Not refining the backlog
Without a refined backlog, requirements are vague or missing entirely, technical complexities go unaddressed, and stories aren’t ready for the team at the right time. Developers scramble to figure out what to build, QA doesn't know what to test, and PMs are stuck re-explaining work mid-sprint. Features are either delayed or half-baked, and the product suffers. You're building the ship as you sail it.
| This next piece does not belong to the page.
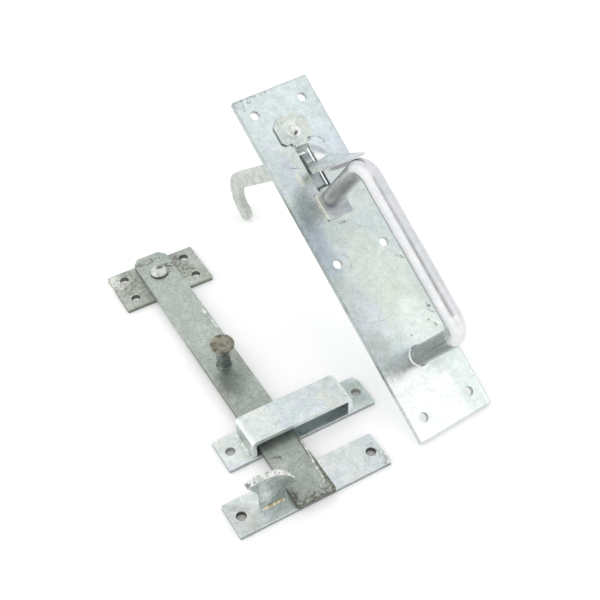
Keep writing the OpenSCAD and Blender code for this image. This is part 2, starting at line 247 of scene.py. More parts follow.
def metal_surface(name, centre=(0, 0, 0), turn=(0, 0, 0)):
    """A new metal material, its shader, and the piece's own coordinates in metres from a centre."""
    material = bpy.data.materials.new(name)
    material.use_nodes = True
    shader = material.node_tree.nodes["Principled BSDF"]
    place = Signal(material.node_tree).node("ShaderNodeTexCoord", out="Object")
    return material, shader, own_frame(place, centre, turn)


def noise(place, size, detail=3.0, rough=0.5, distort=0.0):
    """Cloudy noise about 0, with clouds of a size in metres."""
    cloudy = place.node("ShaderNodeTexNoise", {"noise_dimensions": "3D"},
                        {"Vector": place, "Scale": 1 / size, "Detail": detail, "Roughness": rough,
                         "Distortion": distort})
    return cloudy - 0.5


def clouded(cloud, dark, light, spread=0.1):
    """Two colours mixed in clouds, which are given as noise about 0."""
    return blend(rise(cloud, -spread, spread), dark, light)


def tinted(base, hue, one, other):
    """A base colour, leaning to one tint where noise about 0 is high and to the other where it is low."""
    base = blend(0.5 * rise(hue, 0.0, 0.15), base, one)
    return blend(0.5 * (1 - rise(hue, -0.15, 0.0)), base, other)


def flecks(place, size, least):
    """Small ragged flecks, 1 in a fleck and 0 between them; a higher least value gives fewer."""
    return rise(noise(place, size, 5, 0.7), least, 0.24)


def largest(shares):
    """The largest of several shares at each point."""
    most = shares[0]
    for share in shares[1:]:
        most = most | share
    return most


def patch(place, middle, size, turn=0.0, ragged=0.0):
    """1 in an oval patch and 0 outside it, its border broken up by noise; middle and size in metres."""
    oval = own_frame(place, (*middle, 0), (0, 0, math.radians(turn)), (*size, 1))
    away = oval.node("ShaderNodeVectorMath", {"operation": "LENGTH"}, {0: oval}, out="Value")
    if ragged:
        away = away + ragged * noise(place, 0.5 * min(size), 4, 0.65)
    return 1 - rise(away, 0.45, 1.0)


def painted(base, place, patches):
    """Soft patches over a base colour: each a share, middle, size, turn, raggedness and colour."""
    for share, middle, size, turn, ragged, colour in patches:
        base = blend(share * patch(place, middle, size, turn, ragged), base, colour)
    return base


def wisps(place, shift, size, width):
    """Thin curling lines, 1 on a line and 0 between: the places where warped noise passes its middle."""
    moved = place.node("ShaderNodeVectorMath", {"operation": "ADD"}, {0: place, 1: (shift, 2 * shift, 0)})
    warped = noise(moved, size, 3, 0.5, 2.0)
    return 1 - rise(abs(warped), 0.0, width)


def ragged_arc(place, middle, radius, low, high):
    """A thin ragged line, drawn for worn marks and for a painted shadow line: the part of a circle's line
    that lies between two corners, all in metres.
    """
    away = place.node("ShaderNodeVectorMath", {"operation": "DISTANCE"},
                      {0: place, 1: (*middle, 0)}, out="Value")
    off = away + 0.0006 * noise(place, 0.002, 3) - radius
    line = 1 - rise(abs(off), 0.0001, 0.0006)
    return line * slab(place, (*low, -0.001), (*high, 0.001), 0.0005)


def bores(place, centres, radius):
    """1 on the wall of each round hole and 0 beyond its rim; the holes run along z."""
    walls = []
    for x, y in centres:
        flat = place.node("ShaderNodeVectorMath", {"operation": "MULTIPLY_ADD"},
                          {0: place, 1: (1, 1, 0), 2: (-x, -y, 0)})
        away = flat.node("ShaderNodeVectorMath", {"operation": "LENGTH"}, {0: flat}, out="Value")
        walls.append(1 - rise(away, radius + 0.00002, radius + 0.00020))
    return largest(walls)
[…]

Skipping core Agile ceremonies
Ceremonies like standups, refinement, sprint planning, and retrospectives aren’t just boxes to tick. They have a clearly defined purpose. Without standups, blockers go unnoticed. Without backlog refinement and sprint planning, priorities get missed and timelines slip. Without retrospectives, recurring issues go unsolved. You can do all of this via Slack or emails, but in practice, that rarely happens effectively.
Following someone else's Agile process
While Agile has some core practices and principles, every company, team, and individual is different. Copy-pasting Spotify’s model or blindly following a SAFe diagram won’t work if it doesn’t match your team’s size, product, or culture. Misalignment leads to clunky meetings, overloaded roles, and burned-out teams. Morale drops, trust erodes, and the delivery process becomes a source of friction instead of flow, all of which damage quality and velocity.
Not seeing process as an evolving journey
If the team expects perfection from the get-go, they’ll be discouraged the moment things get messy (and they will). Agile thrives on iteration. Teams that treat process improvement as an ongoing journey learn, adapt, and grow stronger. Teams that don’t? They stagnate, blame the framework, and return to bad habits (including Waterfall software delivery).
Making too many process changes too fast
If you’re tweaking everything all at once and constantly - new sprint lengths, new tools, new ceremonies - the team won’t know what’s working and what’s not. Instead of improving, things feel chaotic. People check out. Delivery slows. Quality dips. Sustainable change takes time, reflection, and pacing. Slow down to speed up.